You already know what this album sounds like. But that doesn’t mean it isn’t good.
Willie Nelson
For the Good Times: A Tribute to Ray Price
Sony Legacy
2016-09-16

The title For the Good Times: A Tribute to Ray Price indicates a case where the majority of people to whom this will appeal — or, for that matter, the majority of people — can imagine exactly what this album will sound like before they hear a single note. And they’ll be right. But that doesn’t mean the album is without its pleasures. It sounds as good as you imagine it would, from opener “Heartaches by the Number” through to the album-ending title track.

The pleasures lie in Nelson’s singing, in the songs and in the spot-on playing of the musicians. The latter includes, for six tracks, the Time Jumpers, the freewheeling, sharp Western swing group that includes Vince Gil among its members. The album begins with one of those songs, the iconic “Heartaches By The Number”. Nelson sounds restrained, reverent, but also typically one beat behind where you expect him to be singing, a Nelson trademark. The result introduces the album as sweet and nostalgic — a caring tribute where Nelson is using his singing approach to emphasize both the tenderness of that tribute and the timeless quality we as listeners will associate with these songs.

The endeavor is obviously intended to memorialize Price, who passed away in December 2013. But there’s nothing funereal or overly sentimental about the album. The tone for the most part is sprightly. Nelson does sing the title track in a more intentionally heartstrings-pulling way, slow and dramatic, with strings. And he reserves that song for the album’s end no doubt to fulfill particular purposes. Ending with such a classic farewell song seems almost too appropriate,

Written by Kris Kristofferson and a No. 1 country hit for Price, “For the Good Times” is one Nelson has sung before, memorably on 1979’s Willie Nelson Sings Kristofferson. He’s sung “Heartaches By the Number” before too, and “Crazy Arms”, and, of course, “Night Life”, which Nelson wrote in 1960 and Price sang three years later.
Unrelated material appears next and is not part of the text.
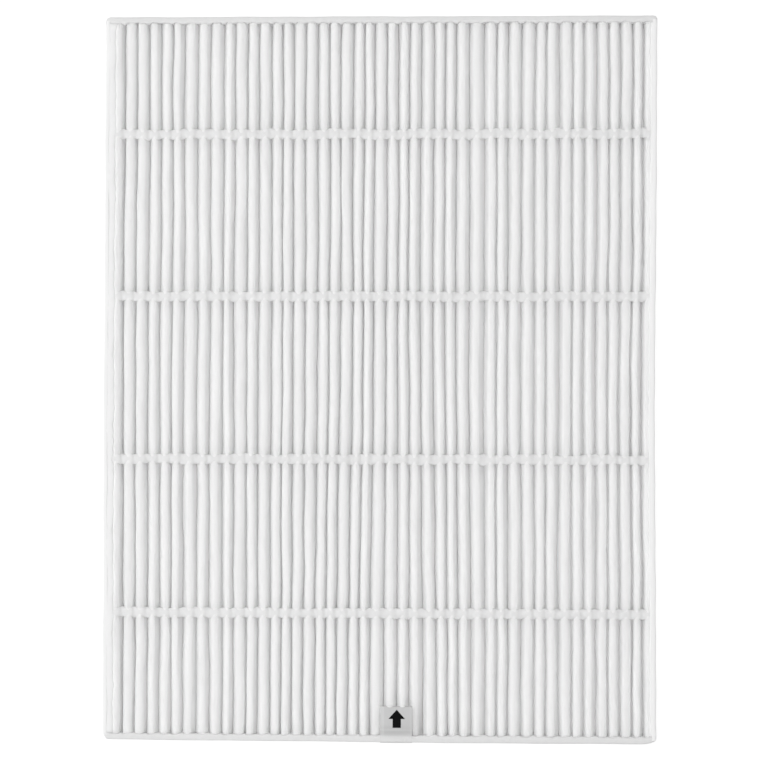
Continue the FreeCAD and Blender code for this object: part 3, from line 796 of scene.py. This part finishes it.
def side_seam(name, sign, seed):
    """The glue along one side, from the strip's inner face to the shoulder of the first or last ridge,
    over which it has crept a little."""
    node = "right_seam" if sign > 0 else "left_seam"
    creep = RIGHT_SEAM_CREEP if sign > 0 else LEFT_SEAM_CREEP
    low, high = box_mm(node)
    y = np.linspace(low[1], high[1], SIDE_SEAM_STATIONS)
    lumps = wobble(seed, 3, y, SIDE_SEAM_WAVES, 1.0)
    outer = np.full(len(y), max(abs(low[0]), abs(high[0])) + SEAM_BURIED)
    inner = min(abs(low[0]), abs(high[0])) - creep * (1 + SIDE_SEAM_LUMPS[2] * lumps[2])
    top = TOP_HIGH[2] - SIDE_SEAM_BELOW_FELT
    top = top + SIDE_SEAM_LUMPS[0] * lumps[0] + SIDE_SEAM_LUMPS[1] * lumps[1]
    foot = np.full(len(y), low[2])
    rings = strip_rings(y, outer, outer - inner, foot, top, FLUSH_ROUND, SIDE_SEAM_SHOULDER, SEAM_SIDE_POINTS)
    rings = rings[..., [1, 0, 2]]
    rings = rings * np.array([-1, 1, 1]) if sign < 0 else rings[:, ::-1]
    return string_piece(name, settle(rings)), node


side_seams = [side_seam("left_glue_seam", sign=-1, seed=93), side_seam("right_glue_seam", sign=1, seed=94)]
print("side seams:", [triangles(piece) for piece, _ in side_seams], "triangles")

# %% [markdown]
# The film tab and its arrow
#
# A piece of greyish film is bonded over two ridges and folded over the lower strip. Seen from the side
# it lies pressed into the pleats, dips in a crease just before the strip, climbs on it, bends over its
# edge and runs down the outer face. Its right edge curls up a little. A cloth simulation could drape it,
# but it was ironed on, so a formula for its height says more exactly where it lies. The arrow is printed
# on it and follows the same formula, as a skin of ink.

# %% Height of the film
OUTER_FACE = -BOTTOM_LOW[1]
BAND_FRONT = BOTTOM_HIGH[2]
FILM_ABOVE_CREST = 0.43
CLIMB_START = TAB_TOP - 12.5
CLIMB_END = -(OUTER_FACE - 3.2)
CREASE_Y = TAB_TOP - 12.6
CREASE_REACH = 1.5
CREASE_DEPTH = 0.32
CURL_HEIGHT = 0.28
CURL_REACH = 0.9
FILM_SAG = 0.06
FILM_PROUD = 0.03


def film_height(x, y):
    """Height of the film's face over the pleats and the strip: pressed below the crests, climbing
    smoothly to the strip's front, with a slight sag over each valley, a bell-shaped crease across, and
    a curl that grows with the square of the nearness to the right edge."""
    middle = ridge_middle(np.array([TAB_TOP]))[:, 0]
    half = ridge_half(np.array([TAB_TOP]))[:, 0]
    valley = valley_share(x.ravel(), middle, half).reshape(x.shape)
    pressed = FRONT_TOP - CREST_BELOW_BOX - TAB_PRESS + FILM_ABOVE_CREST
    climb = step(-y, -CLIMB_START, -CLIMB_END)
    crease = CREASE_DEPTH * np.exp(-((y - CREASE_Y) / CREASE_REACH) ** 2)
    curl = CURL_HEIGHT * np.clip(1 - (TAB_HIGH[0] - x) / CURL_REACH, 0, 1) ** 2 * (1 - climb)
    over_pleats = pressed - FILM_SAG * valley
    return over_pleats + (BAND_FRONT + FILM_PROUD - over_pleats) * climb - crease + curl


samples = np.array([TAB_TOP, CREASE_Y, CLIMB_END])
print("film at its top, crease and strip:", np.round(film_height(np.full(3, TAB_MIDDLE), samples), 2))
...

Like “Night Life”, there are several songs here that represent the links between Nelson and Price. “I’m Still Not Over You” closed out their 2003 album Run That By Me One More Time. “It Always Will Be” is a Willie Nelson song from 2004 that Price recorded a version of for his final studio album, Beauty Is…, which was released after his death. Price and Nelson sang the Bob Wills song “Faded Love” together on their 1980 duets album San Antonio Rose, and had a county hit with it. They did Hank Cochran’s “Don’t You Ever Get Tired (Of Hurting Me)” on that same album, and it’s here, too. It appears right before a lovely version of Cochran’s “Make the World Go Away”.
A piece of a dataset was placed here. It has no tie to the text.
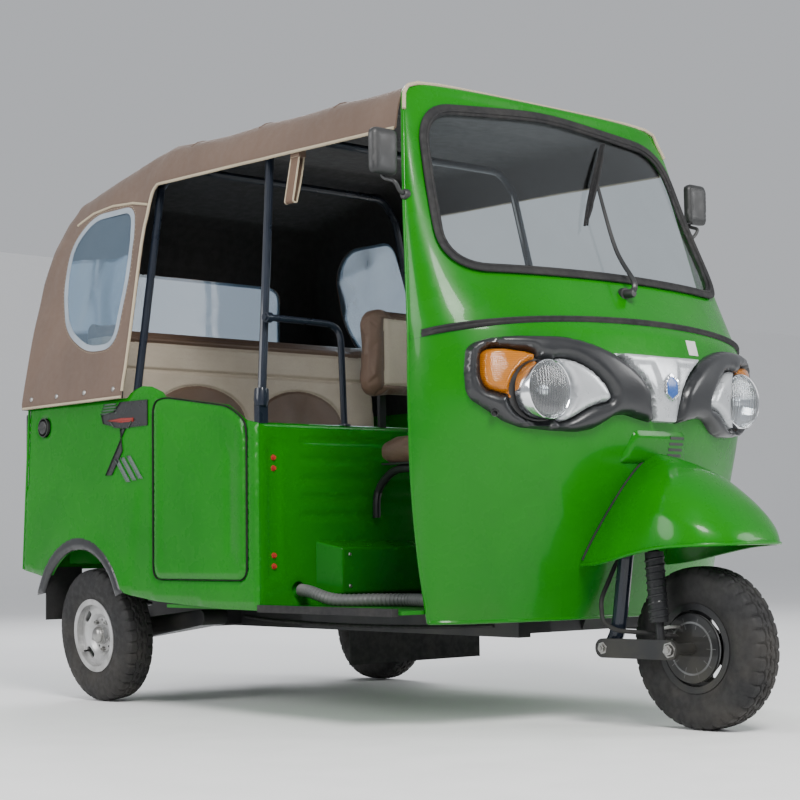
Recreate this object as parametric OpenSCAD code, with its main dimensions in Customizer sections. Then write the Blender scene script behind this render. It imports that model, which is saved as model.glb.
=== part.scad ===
// Three-wheeled auto rickshaw: steel front cowl, driver's seat ahead of a passenger tub, canvas canopy.
// Millimetres. +Z is up, the vehicle faces -Y and +X is its left side.
// The origin is on the ground under the middle of the vehicle's box.

/* [Overall] */
// Distance between the front and rear axles
wheelbase = 1950; // [1850:10:2100]
// Full width of the passenger tub
tub_w = 1300; // [1200:10:1450]
// Height of the tub's top edge above the ground
belt_z = 948; // [900:5:1000]
// Height of the roof's crown above the ground
roof_z = 1742; // [1700:5:1850]
// Height of the floor's top face
floor_z = 313; // [290:1:340]

/* [Cowl] */
// Widest half width of the front cowl, at its waist
cowl_half_w = 622; // [600:1:640]
// How far the cowl bulges ahead of its rear edge, at its fullest
cowl_depth = 323; // [280:1:360]
// Distance from the front axle back to the cowl's rear edge at its foot
cowl_setback = 455; // [430:5:520]
// Thickness of the cowl wall with its inner flange
cowl_wall = 14; // [8:1:24]
// Height of the waist moulding at the centre line
waist_z = 1062; // [1040:1:1090]

/* [Windscreen] */
// Half width of the glass at its foot
glass_foot_half = 540; // [480:5:550]
// Half width of the glass at its top
glass_top_half = 478; // [420:5:485]
// Height of the glass's foot at its corners
glass_foot_z = 1195; // [1170:5:1220]
// Height of the glass's top edge at the centre line
glass_top_z = 1680; // [1600:5:1690]
// Thickness of the windscreen glass
glass_t = 6; // [4:0.5:8]

/* [Wheels] */
// Outer radius of a tyre
tyre_r = 208.5; // [195:0.5:225]
// Section width of a tyre
tyre_w = 108; // [95:1:120]
// Radius of the rim's bead seat
bead_r = 101.6; // [95:0.1:110]
// Half the distance between the rear wheels' middles
half_track = 575; // [560:1:585]
// Outward lean of each unladen rear wheel
camber = 4.7; // [0:0.1:6]
// Radius of a wheel's bearing bore
axle_bore_r = 15; // [12:0.5:20]

/* [Steering] */
// Backward lean of the steering column
rake = 22.2; // [15:0.1:28]
// Radius of the steering column tube
column_r = 17; // [14:0.5:22]
// Sideways offset of the single fork leg
fork_x = 112; // [104:1:118]

/* [Tub] */
// Distance from the rear axle forward to the tub's front face
tub_front = 899; // [850:1:950]
// Distance from the rear axle back to the tub's rear foot
tub_rear_out = 401; // [370:1:430]
// Thickness of the tub's side and rear walls
tub_wall = 12; // [8:1:20]
// Thickness of the bulkhead between driver and passengers
bulkhead_t = 24; // [16:1:36]

/* [Canopy] */
// Thickness of the canopy cloth with its lining
canopy_t = 10; // [6:1:16]
// Half width of the canopy at the roof edge
roof_half_w = 540; // [500:5:560]
// Height of the canopy's side hem above the doorways
hem_z = 1606; // [1580:2:1630]

/* [Seats] */
// Width of the driver's cushion
driver_seat_w = 520; // [420:10:620]
// Width of the passenger bench cushion
bench_w = 1180; // [1000:10:1220]
// Thickness of the bench cushion
bench_cushion_t = 110; // [80:5:140]

/* [Rear hatch] */
// Width of the engine hatch in the rear wall
hatch_w = 620; // [500:10:760]
// Height of the engine hatch
hatch_h = 300; // [240:5:340]
// Gap round a moving panel
shut_gap = 6; // [5:0.5:10]

/* [Hidden] */

$fn = 48;
RUN = 0.05;                 // running clearance of a shaft in its bore
SEAT = 0.3;                 // clearance of a part that rests on a curved neighbour
half_w = tub_w / 2;

// ---- places along the vehicle ----
front_axle_y = -1089;
rear_axle_y = front_axle_y + wheelbase;
tub_front_y = rear_axle_y - tub_front;
tub_rear_y = rear_axle_y + tub_rear_out;
cowl_foot_y = front_axle_y + cowl_setback;

// ================= small helpers =================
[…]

The relationship between Willie Nelson and Ray Price, then, is the chief subject of the album, with the songs themselves standing in for various points of connection that happened over the last half-century. And those songs themselves are how we encounter our feelings and knowledge of both Price and Nelson. For anyone who’s been a fan of either artist for any decent length of time — and a fan of one is very likely a fan of the other — these unsurprising but deeply memorable performances are likely to conjure up emotions and memories far from the surface.